Tout le monde n’est pas ″meuf friendly dans le son″, mais ce genre d’infos circulent très vite dans les réseaux

Qu’est-ce que tu aimes le plus dans ton métier ?

C’est faire du son ! Notamment le son de façade (FOH), j’aime aussi beaucoup faire de l’accompagnement de groupes en développement, une activité qu’on a pas mal développée à l’EMB. C’est aussi comme ça que je rencontre des groupes avec lesquels je fais quelques dates à l’extérieur. J’adore les aider à monter un live du début à la fin, les aiguiller techniquement, mais pas que.

Et qu’est-ce que tu aimes le moins ?

Hum… la question c’est est-ce qu’il y a vraiment quelque chose que je n’aime pas dans mon métier ? (rires) Si, je dirais la maintenance, c’est ce qui m’intéresse le moins parce qu’il n’y a pas d’humain, on est un peu isolé à faire ses petites réparations.

Enfin, est-ce qu’il y a des personnes qui t’ont inspirée pour te diriger vers ce métier ?

C’est plus le fait d’être allée en festival, en concert qui m’a inspiré ce parcours, dans mon entourage, personne ne faisait ce métier donc ce n’est pas une personne en particulier. Quand je suis arrivée à l’EMB, j’ai rencontré Zouki, le régisseur général qui a été un peu mon mentor sur mes années de stage et encore maintenant. J’ai énormément appris avec lui, il m’a motivé à poursuivre dans ce métier à l’EMB, mais aussi à créer mon propre réseau, etc.

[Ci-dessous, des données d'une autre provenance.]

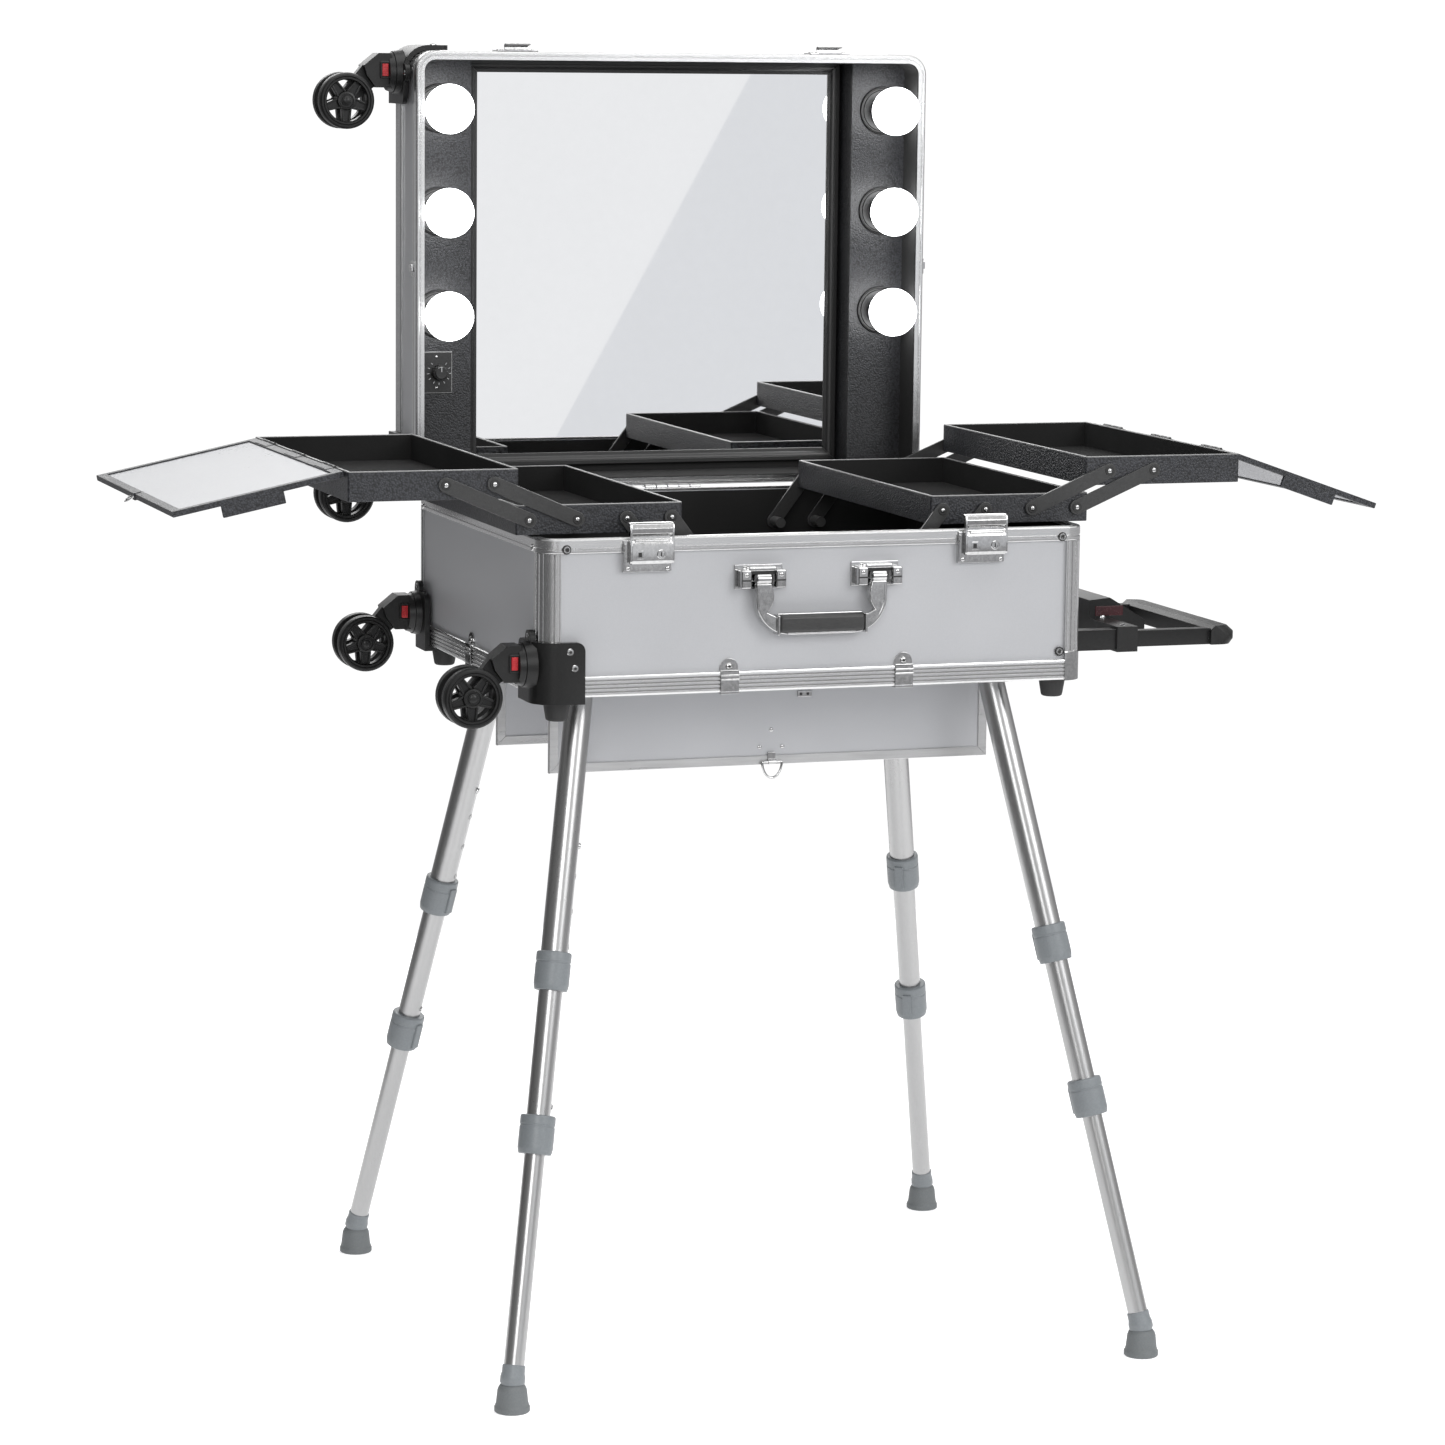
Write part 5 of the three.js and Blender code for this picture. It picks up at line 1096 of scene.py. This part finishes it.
for level, pair in LINK_ENDS.items():
    for which, (start, end) in pair.items():
        run = Vector(end) - Vector(start)
        outline, half = [], LINK_WIDE / 2
        for k in range(26):
            angle = math.pi / 2 + math.pi * k / 12 if k < 13 else -math.pi / 2 + math.pi * (k - 13) / 12
            outline.append(((0 if k < 13 else run.length) + half * math.cos(angle), half * math.sin(angle)))
        bar = softened(prism(outline, LINK_BACK, LINK_BACK + LINK_THICK), 0.5, 2)
        tilt = Matrix.Rotation(math.atan2(run.y, run.x), 4, "Z")
        in_line = upright @ Matrix.Translation((*start, 0)) @ tilt
        for side, mirror in (("right", AS_DRAWN), ("left", FLIP_X)):
            link = Piece()
            for flip in (AS_DRAWN, FLIP_Y):
                link.add(bar, 0, mirror @ flip @ in_line)
                for i, (x, z) in enumerate((start, end)):
                    face = mirror @ flip @ facing((x, -LINK_BACK - LINK_THICK, z), (0, -1, 0))
                    link.add(turned([(0, -0.2), (4.6, -0.2), (4.6, 0.3), (4.2, 0.6), (0, 0.6)], 24), 2,
                             face)
                    link.add(dome(2.2, 0.9, 0.1), 1, face @ Matrix.Translation((0, 0, 0.6)))
                    if level == "lower" and i == 0:
                        link.add(turned([(0, -23), (5.2, -23), (5.2, -3.6), (4.7, -3.1), (0, -3.1)], 20), 0,
                                 face)
                    else:
                        link.add(turned([(0, -6.5), (2.6, -6.5), (2.6, 0), (0, 0)], 14), 1, face)
            link.set_on(f"link_{level}_{side}_{which}", f"link_{level}_{side}_{which}_bars",
                        [link_paint, chrome, recess_shade], [f"link_{level}_{side}_{which}"], "black_link")

# ---------------------------------------------------------------- tray covers
# Leaves that fold over the upper trays: a pale plate in a black frame on a rolled hinge, with a tab
# under the front edge and a wire hook in a clip at the outer edge.
cover_plate = finish_of("pale_cover_plate", (0.25, 0.255, 0.27, 1), (0.30, 0.305, 0.32, 1), 240, (1, 1, 1),
                        0.26, 0.36, 0.0, 0.03, 0.0001)
COVER_X, COVER_Z, COVER_LONG, COVER_DEEP = 442.97, 857.817, 161.0, 350.0
COVER_FRAME = [(0, -5.3), (0.5, -5.8), (8.6, -5.8), (9, -5.4), (9, -4.6), (7.5, -4.6), (7.5, -1.5),
               (9, -1.5), (9, -0.7), (8.6, -0.3), (0.5, -0.3), (0, -0.8)]
for side, angle, mirror in (("right", 19, AS_DRAWN), ("left", 12, FLIP_X)):
    hinge_at = mirror @ Matrix.Translation((COVER_X, 0, COVER_Z))
    tilted = hinge_at @ Matrix.Rotation(math.radians(angle), 4, "Y")
    leaf, tray_side = Piece(), Piece()
    leaf.add(mitred_edging(COVER_FRAME, COVER_LONG, COVER_DEEP, 0.2), 0, tilted
             @ Matrix.Translation((81.5, 0, 0)))
    leaf.add(block(9.2, 153.8, -167.3, 167.3, -4.4, -1.7, 0.2, 1), 1, tilted)
    leaf.add(block(58, 117, -175, -171, -16.8, -5.4, 0.8), 0, tilted)
    leaf.add(block(155, 163.2, -9, 9, -6.6, 0.5, 0.7), 0, tilted)
    turns = [math.pi * i / 14 for i in range(15)]
    bow = [(163 + 7.5 * math.sin(a), 6 * math.cos(a), -3.2 - 3.0 * math.sin(a)) for a in turns]
    leaf.add(swept(bow, circle(0.9, 8)), 2, tilted)
    for centre in (-120, 0, 120):
        leaf.add(block(1.6, 9, centre - 22, centre + 22, -0.5, 0.25, 0.2, 1), 0, tilted)
        for i in range(5):
            roll = turned([(0, -4.2), (1.2, -4.2), (1.5, -3.9), (1.5, 3.9), (1.2, 4.2), (0, 4.2)], 14)
            at = Matrix.Translation((0, centre - 18 + 9 * i, 0)) @ Matrix.Rotation(math.pi / 2, 4, "X")
            (leaf if i % 2 else tray_side).add(roll, 0, (tilted if i % 2 else hinge_at) @ at)
        tray_side.add(block(-3.6, -1.0, centre - 22, centre + 22, -0.9, 0.1, 0.2, 1), 0, hinge_at)
    leaf.set_on(f"cover_{side}", f"cover_{side}_leaf", [tray_skin, cover_plate, chrome], [f"cover_{side}"],
                "cover_plate")
    tray_side.set_on(f"tray_upper_{side}", f"cover_{side}_hinge_rolls", [link_paint], (),
                     "tray_leatherette")

# ---------------------------------------------------------------- wheel brackets, casters and wheels
# Moulded corner brackets are screwed over the case's left corners. Each carries a swivelling housing
# with a red quick-release button and a twin wheel with a rubber tread and five double-ribbed spokes.
red_plastic = finish_of("red_button", (0.36, 0.012, 0.018, 1), (0.50, 0.020, 0.026, 1), 400, (1, 1, 1),
                        0.28, 0.4, 0.0, 0.05)
wheel_black = finish_of("wheel_black", grey(0.006), grey(0.012), 600, (1, 1, 1), 0.28, 0.38, 0.0, 0.05,
                        0.0002, shine=0.35)
AXIS_Y, CASTER_UP, CASTER_X = -196.0, 30.0, -281.6
WHEEL_AT = Vector((-331.0, AXIS_Y, CASTER_UP - 28))
TYRE = [(20.6, 6.3), (27.0, 6.3), (27.9, 7.2), (28.0, 9.5), (27.6, 10.0), (28.0, 10.5), (28.0, 13.0),
        (27.6, 13.5), (28.0, 14.0), (27.6, 16.2), (26.0, 17.4), (24.4, 17.5), (23.8, 16.7), (23.2, 17.2),
        (21.6, 17.2), (20.8, 16.2), (20.6, 14.5)]
HUB = [(4.2, 6.3), (9.4, 6.3), (9.6, 12.6), (8.8, 14.6), (7.0, 14.9), (6.6, 14.1), (5.2, 14.1), (4.8, 15.3),
       (0, 15.9), (0, 6.3)]
SPOKE_IN, SPOKE_OUT = 8.2, 21.2
lay = Matrix(((1, 0, 0, 0), (0, 0, 1, 0), (0, 1, 0, 0), (0, 0, 0, 1)))
spoke_parts = []
for i in range(5):
    spin = Matrix.Rotation(math.radians(90 + 72 * i), 4, "Y")
    for off in (-1, 1):
        rib = [(SPOKE_IN, off * 4.4 - 0.9), (SPOKE_OUT, off * 3.0 - 1.0), (SPOKE_OUT, off * 3.0 + 1.0),
               (SPOKE_IN, off * 4.4 + 0.9)]
        spoke_parts.append((softened(prism(rib, 7.0, 13.6), 0.45, 2), spin @ lay))
    web = [(SPOKE_IN, -3.8), (SPOKE_OUT, -2.6), (SPOKE_OUT, 2.6), (SPOKE_IN, 3.8)]
    spoke_parts.append((prism(web, 7.6, 11.6), spin @ lay))
stand_y = Matrix(((1, 0, 0, 0), (0, 0, 1, 0), (0, -1, 0, 0), (0, 0, 0, 1)))
BRACKET_FRONT, BRACKET_SIDE, BRACKET_WALL = -223.3, -275.3, 5.0
WHEEL_PLACES = (("base_front", ON_BASE, 0), ("base_rear", ON_BASE @ FLIP_Y, 0),
                ("lid_top", ON_LID, math.pi / 2), ("lid_bottom", ON_LID @ FLIP_Y, -math.pi / 2))


def bracket_corner(a, b):
    """The short edges through the bracket's wall, at the corners of its outline."""
    return abs((a - b).length - BRACKET_WALL) < 0.02


for name, corner, hang in WHEEL_PLACES:
    pivot = Matrix.Translation((0, AXIS_Y, CASTER_UP))
    hung = corner @ pivot @ Matrix.Rotation(hang, 4, "X") @ pivot.inverted()
    bracket = Piece().add(solid_of(f"wheel_bracket_{name}", 1.3, 3, 25, bracket_corner))
    for x, z in ((-242.6, 43.6), (-238.0, 28.4)):
        screw = corner @ facing((x, BRACKET_FRONT, z), (0, -1, 0))
        bracket.add(turned([(0, -0.3), (3.4, -0.3), (3.4, 0.5), (2.9, 1.1), (0, 1.3)], 24), 1, screw)
        bracket.add(turned([(0, 1.0), (1.5, 1.0), (1.5, 1.45), (0, 1.45)], 6), 2, screw)
    bracket.add(dome(2.4, 1.0), 1, corner @ facing((BRACKET_SIDE, AXIS_Y, 57.0), (-1, 0, 0)))
    bracket.set_on(name.split("_")[0], f"bracket_{name}_cover", [moulded, chrome, recess_shade],
                   [f"wheel_bracket_{name}"], "black_plastic")
    housing = Piece().add(solid_of(f"caster_{name}", 0.9, 2))
    outward = hung.to_3x3() @ Vector((0, -1, 0))
    facing_side = -1 if outward.y < 0 else 1
    button_at = hung @ facing((CASTER_X - 9.5, AXIS_Y + facing_side * 12, CASTER_UP + 2.5),
                              (0, facing_side, 0))
    bezel = [(0, -0.4), (0, 1.2), (0.5, 1.7), (1.6, 1.7), (1.9, 1.2), (1.9, -0.4)]
    housing.add(hoop(bezel, 11, 17, 2.2, 4), 0, button_at)
    housing.add(block(-3.2, 3.2, -6.2, 6.2, -0.2, 1.3, 0.6), 1, button_at)
    for level in (-3, -1, 1, 3):
        housing.add(block(-2.4, 2.4, level - 0.35, level + 0.35, 1.1, 1.6, 0.15, 1), 1, button_at)
    housing.set_on(f"caster_{name}", f"caster_{name}_housing", [moulded, red_plastic], [f"caster_{name}"],
                   "black_plastic")
    wheel = Piece()
    for face in (AS_DRAWN, FLIP_Y):
        at = hung @ Matrix.Translation(WHEEL_AT) @ face
        wheel.add(turned(TYRE, 48), 0, at @ stand_y)
        wheel.add(turned(HUB, 32), 0, at @ stand_y)
        for surface, spin in spoke_parts:
            wheel.add(surface, 0, at @ spin)
        wheel.add(dome(4.0, 1.2, 0.2), 0, at @ stand_y @ Matrix.Translation((0, 0, 15.2)))
    wheel.add(turned([(0, -12), (3.8, -12), (3.8, 12), (0, 12)], 20), 1, hung
              @ Matrix.Translation(WHEEL_AT) @ stand_y)
    wheel.set_on(f"wheel_{name}", f"wheel_{name}_twin", [wheel_black, chrome], [f"wheel_{name}"],
                 "wheel_black")

# ---------------------------------------------------------------- telescopic legs
# Three aluminium tubes a leg. Grey split collars end the two outer ones, snap buttons set the length
# in a row of holes, and a grey rubber boot turns the foot square to the floor.
tube_metal = finish_of("satin_tube", grey(0.40), grey(0.43), 700, (1, 1, 0.03), 0.27, 0.31, 1.0, 0.01,
                       0.0001)
collar_grey = finish_of("collar_plastic", (0.150, 0.165, 0.175, 1), (0.190, 0.205, 0.215, 1), 500,
                        (1, 1, 1), 0.34, 0.46, 0.0, 0.06)
boot_rubber = finish_of("boot_rubber", (0.105, 0.115, 0.118, 1), (0.145, 0.155, 0.160, 1), 700, (1, 1, 1),
                        0.5, 0.65, 0.0, 0.15)
LEG_TOP, LEG_RUN, LEG_DROP = Vector((205.5, 135.3, 650.0)), Vector((0.16741, 0.23839, -0.95663)), 3.883
LEG_LONG, FOOT_AT = 648.4, Vector((314.7, 290.8, 0))


def collar_profile(inner, bore, end):
    return [(inner - 0.6, end - 36), (15.2, end - 36), (16.2, end - 35.2), (16.5, end - 34),
            (16.5, end - 27.6), (16.0, end - 27), (16.0, end - 25.6), (16.5, end - 25), (16.5, end - 6),
            (16.2, end - 4), (15.4, end - 0.4), (14.8, end), (bore, end), (bore, end - 8),
            (inner - 0.6, end - 8)]


BUTTON_WAYS = {"front_left": (0.995, -0.10), "rear_left": (0.80, -0.60), "front_right": (0.3, 0.95),
               "rear_right": (0.3, 0.95)}
clamp_turn = Matrix.Rotation(math.pi / 2, 4, "X") @ Matrix.Rotation(math.pi, 4, "Z")
boot_profile = [(0, 0), (15.6, 0), (16.5, 0.9), (16.5, 4.6), (16.0, 5.4), (15.0, 8.0), (13.6, 20.5),
                (12.6, 23.2), (10.8, 25.6), (10.0, 26), (0, 26)]
for corner, sx, sy in (("front_left", -1, -1), ("front_right", 1, -1), ("rear_left", -1, 1),
                       ("rear_right", 1, 1)):
    mirror = Matrix.Diagonal((sx, sy, 1, 1))
    start, run = mirror @ (LEG_TOP + LEG_RUN * LEG_DROP), (mirror.to_3x3() @ LEG_RUN).normalized()
    down = facing(start, run)
    way = Vector((*BUTTON_WAYS[corner], 0))
    way = (way - run * way.dot(run)).normalized()

    def on_tube(distance, radius):
        return facing(start + run * distance + way * radius, way)

    upper = Piece()
    upper.add(turned([(0, -17.5), (5.6, -17.5), (6, -17), (6, -0.4), (11.8, -0.4), (12.75, 0.6),
                      (12.75, 279), (11.55, 279), (11.55, 5), (0, 5)], 40), 0, down)
    upper.add(turned(collar_profile(12.75, 11.35, 286), 40), 1, down)
    upper.add(block(-4.5, 4.5, -13, 13, 14.6, 18.2, 1.0), 1, down @ Matrix.Translation((0, 0, 269))
              @ clamp_turn)
    upper.add(turned([(0, -0.6), (3.0, -0.6), (3.0, 1.2), (2.4, 2.2), (0, 2.6)], 20), 2, on_tube(149, 12.6))
    for distance in (182, 215, 248):
        upper.add(turned([(1.7, -0.5), (3.1, -0.5), (3.1, 0.35), (2.7, 0.55), (1.7, 0.3)], 20), 0,
                  on_tube(distance - 4, 12.5))
        upper.add(turned([(0, -0.5), (1.8, -0.5), (1.8, 0.1), (0, 0.1)], 16), 3,
                  on_tube(distance - 4, 12.5))
    upper.set_on("base", f"leg_{corner}_upper_tube", [tube_metal, collar_grey, chrome, recess_shade],
                 [f"leg_{corner}_upper"], "leg_tube")
    middle = Piece()
    middle.add(turned([(9.95, 130), (10.9, 130), (11.15, 130.4), (11.15, 431), (9.95, 431)], 40), 0, down)
    middle.add(turned(collar_profile(11.15, 9.75, 438), 40), 1, down)
    middle.add(block(-4.5, 4.5, -13, 13, 14.6, 18.2, 1.0), 1, down @ Matrix.Translation((0, 0, 421))
               @ clamp_turn)
    middle.add(turned([(0, -0.6), (2.6, -0.6), (2.6, 0.9), (2.0, 1.5), (0, 1.6)], 20), 2,
               on_tube(393, 11.05))
    middle.set_on(f"leg_{corner}_middle", f"leg_{corner}_middle_tube", [tube_metal, collar_grey, chrome],
                  [f"leg_{corner}_middle"], "leg_tube")
    lower_leg, ankle = Piece(), LEG_LONG - 16
    lower_leg.add(turned([(8.35, 376), (9.3, 376), (9.55, 376.4), (9.55, ankle), (8.35, ankle)], 40), 0,
                  down)
    lower_leg.add(turned([(0, ankle - 1), (9.9, ankle - 1), (10.6, ankle - 0.2), (10.6, ankle + 6),
                          (11.6, ankle + 10), (11.6, ankle + 15), (8, ankle + 21), (0, ankle + 21)], 36), 1,
                  down)
    lower_leg.add(turned(boot_profile, 40), 2, Matrix.Translation(mirror @ FOOT_AT))
    lower_leg.set_on(f"leg_{corner}_lower", f"leg_{corner}_lower_tube",
                     [tube_metal, collar_grey, boot_rubber], [f"leg_{corner}_lower"], "leg_tube")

Est-ce que tu aurais un conseil à donner aux jeunes techniciennes qui voudraient faire ce métier ?

Je dirais que c’est un métier dans lequel il faut se lancer avec passion. Il ne faut pas forcément compter ses heures au début – mais attention, sans se laisser avoir – ni se mettre des barrières parce qu’on est une fille. Si on aime ça, il faut se lancer sans regarder les préjugés, donner de son temps et tout se passera bien.